Banks and schools have been closed during the demonstrations, teller
machine screens were dark and gas stations have run out of fuel. Long
lines snaked around bakeries and supermarkets as shops rationed how much
food customers could buy.

Mubarak's announcement came less than three weeks after a wave of
protests forced Tunisia's longtime strongman to flee to Saudi Arabia in
mid-January.

As in nearby Tunisia, the Egyptian protests have been fueled by economic
woes, including a dramatic rise in the cost of living coupled with high
unemployment. Despite the government's food subsidies, people are
struggling, with an estimated 40% of the country living in poverty.
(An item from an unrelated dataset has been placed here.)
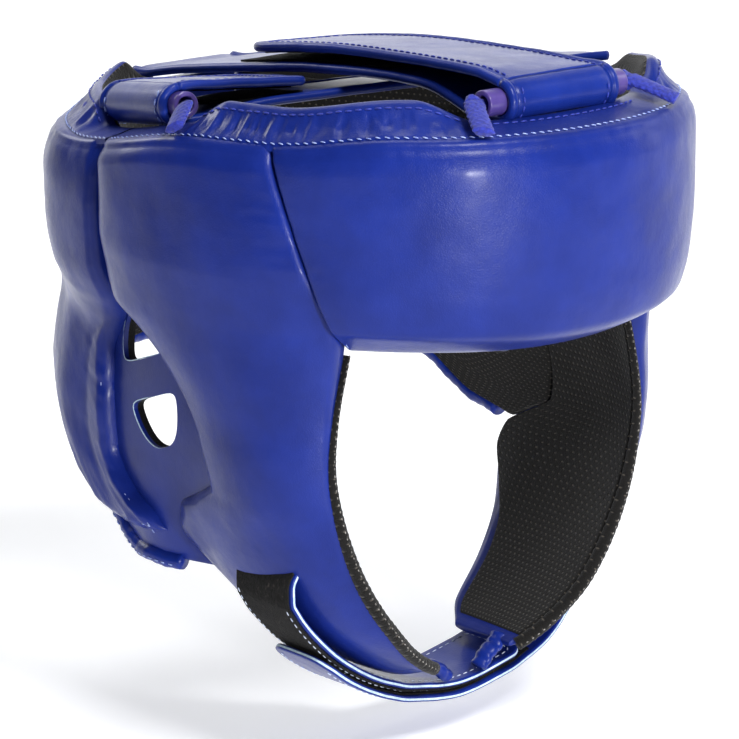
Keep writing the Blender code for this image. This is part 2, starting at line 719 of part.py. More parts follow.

The majority of Egypt's population -- and the vast majority of its
unemployed -- is under 30, and many protesters are young men looking for
economic opportunities and a better life.

As the demonstrations grew, Mubarak fired his Cabinet and ordered newly
appointed Vice President Omar Suleiman to hold talks on political reform
with opposition leaders.

The demonstrations turned ugly last Friday, when thousands of riot and
plainclothes police used brutal force to crack down on people on the
streets. Since the weekend, the army has replaced police as the
enforcers of security, and the gatherings, until Wednesday, had been
largely peaceful.

In recent days, protests inspired by the Tunisian outcome have spread to
Algeria, Yemen, Jordan and Sudan. Calls for political reform prompted
Jordan's King Abdullah II Tuesday to dismiss his government and appoint a
new prime minister. A Facebook page urged similar demonstrations in
Syria.

And in Yemen, President Ali Abdullah Saleh -- who has been in office for
32 years -- said Wednesday he will not run for president nor hand over
power to his son once his current term ends in 2013. Still, many Yemenis
said they will proceed with their planned "day of rage" protests
Thursday.

John Entelis, director of Middle East studies at New York's Fordham
University, said the Arab world is facing a "wave" of unrest sparked by
the Tunisian revolt.

"If it were not for Tunisia, none of this would be happening at this time or in this way," Entelis said.